Philippe Maseres wrote:
> Hello.
> 
> I read many things about the subject from several mailing lists or forums,
> but none of them statified me. Some of them seem not to explain how actually
> it should be possible, and others relies on application servers specific
> features or intrusive modification of the container mechanisms. I suppose
> it's not a specific Tomcat question, but its wide community will probably
> give a quick feedback...
> 
> Here is my point of view :
> 
> * Most of applications must offer protected areas but also let users
> navigate over free pages.
> * Users can initiate authentication only when they want to access a
> restricted area.
> * The main home page should present the logon form, among other links or
> forms, before any security constraint is detected.
> 
> The most interesting thing i read propose a Tomcat authenticator
> modification with an added request parameter (j_redirect_url ?) that let the
> application set the URL the container must serve after the authentication
> completes. It's seems a good idea, but, unfortunately, the sevlet
> specification didn't foreseen it !
> 
> Is there any 'pattern' or 'well-known practice' to achieve that ?
> 

The following schema will work without breaking the servlet 2.3 spec, 
and without having to write any code. However, before explaining it, 
there are two provisos: 1) Your 'home page' must be the only page with a 
login form on it, 2) The links on your 'home page' must be to 
unprotected parts of the site - ie, you can get to them without logging-on.
Given that, it's easy!
There will be a page that is displayed once a user has logged-on - let's 
call it /priv/home (ie my.domain/myapp/priv/home). Either provide this 
as the url of your site, or have index.html forward to it. Thus, on 
first entry to your site, users will automatically go to this page... 

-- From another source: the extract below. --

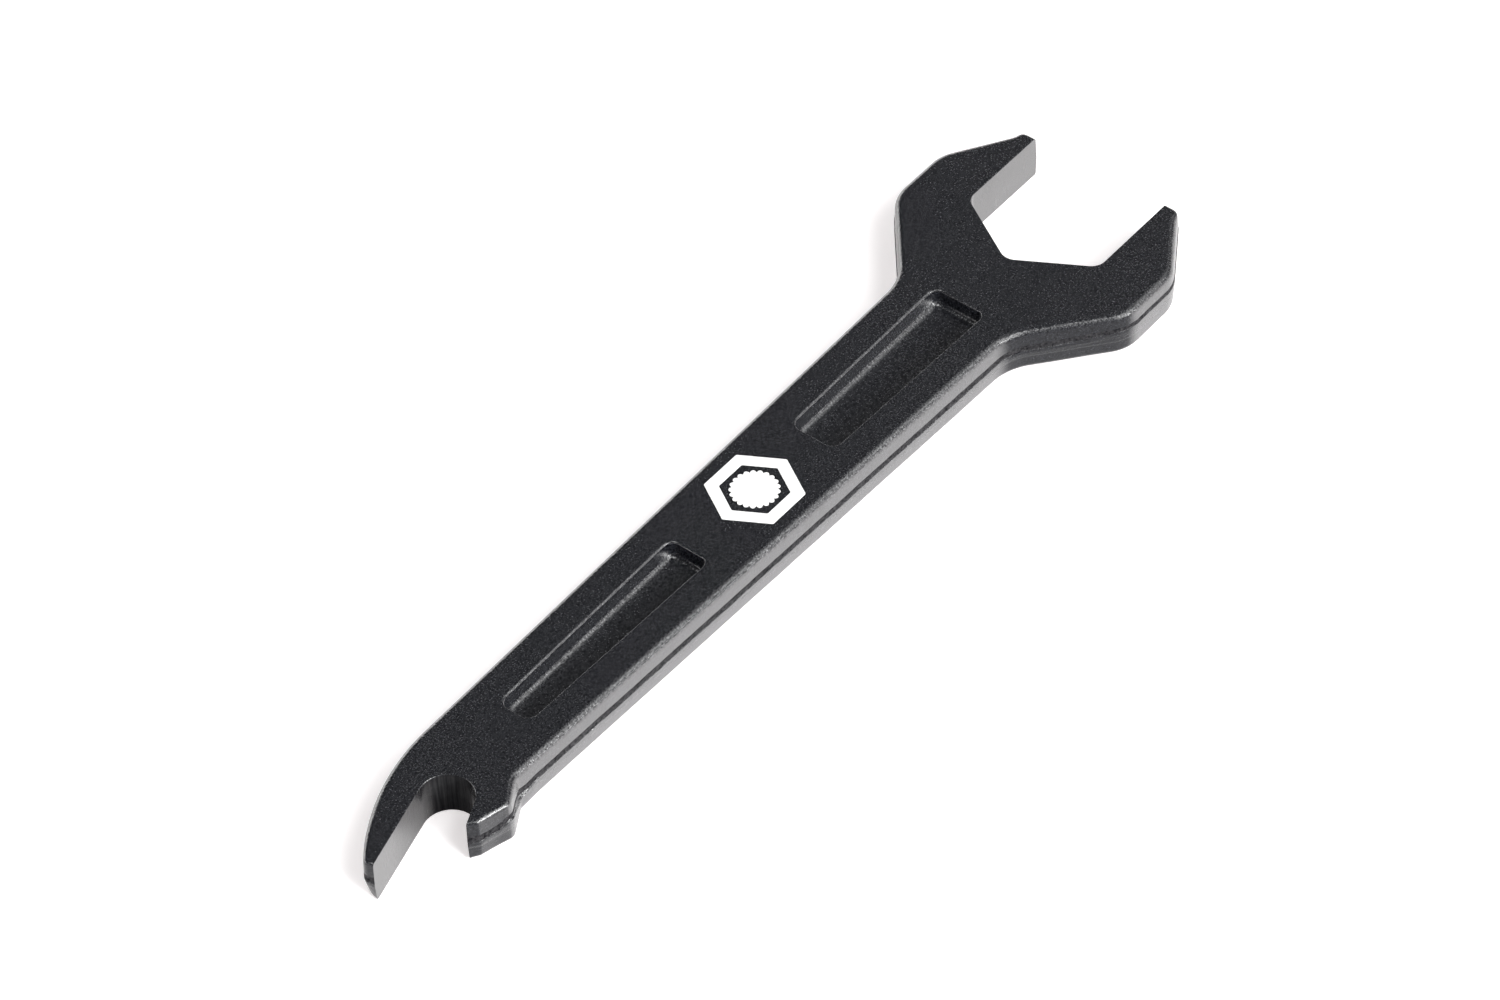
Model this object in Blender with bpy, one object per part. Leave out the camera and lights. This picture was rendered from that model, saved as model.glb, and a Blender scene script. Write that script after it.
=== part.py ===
"""Drop-forged open-end wrench with a claw bottle opener, one printed mark.

The object is one forged and machined steel bar and the ink printed on it.
Frame: metres, +Z up. +X runs along the shank to the wrench jaw, +Y to the
back of the opener claw, Z = 0 is the flat underside. The origin is the
middle of the bounding box in X, the shank centre line in Y, the underside
in Z.

How the steel body is made here, in the order of the real process:
  1. the forging blank, a stack of rings around one outline: rounded edge,
     drafted wall, flash ridge at the parting plane, and the same below;
  2. four forged pockets, two in each broad face;
  3. the machined wrench jaw, straight through and square to the faces;
  4. the machined opener throat, straight through.
"""
import math

import bmesh
import bpy
from mathutils import Vector, geometry

MM = 0.001

# ---------------------------------------------------------------- dimensions
THICKNESS = 6.8            # across the two broad faces
JAW_AF = 22.0              # across the jaw faces: a 22 mm hexagon fits
JAW_CORNER_R = 2.3         # fillet in the back corners of the jaw
JAW_MOUTH_X = 8.85         # end face of the jaws, from the hexagon centre
HEAD_HALF_W = 19.8         # half width over the head
HEAD_HALF_TIP = 13.1       # half width at the end of the jaws
JAW_TIP_R = 1.4            # outer corner at the end of each jaw
HEAD_R = 6.0               # fillets on the outside of the head
NECK_R = 8.5               # fillet between head and shank
HEAD_FRONT_X = -1.5        # corner of the head's front slope
HEAD_REAR_X = -11.55       # corner of the head's rear slope
NECK_X = -24.1             # corner between the rear slope and the shank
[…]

except that you will have mapped it as being in the protected part of 
your site. So, they won't see this page, but your login page, which is 
actually, your 'home page', complete with login form. If the user logs 
in, he will be authenticated, and forwarded to the logged-in home page 
he unwittingly requested in the first place, whereas, if he follows 
another link on the 'home page', aka login page, he will go there, 
provided it's not protected.
In addition, if you adopt the 'forward from index.html' scheme, you can 
switch to SSL in the process - I don't think that passing user names and 
passwords in the clear is a terribly Good Idea!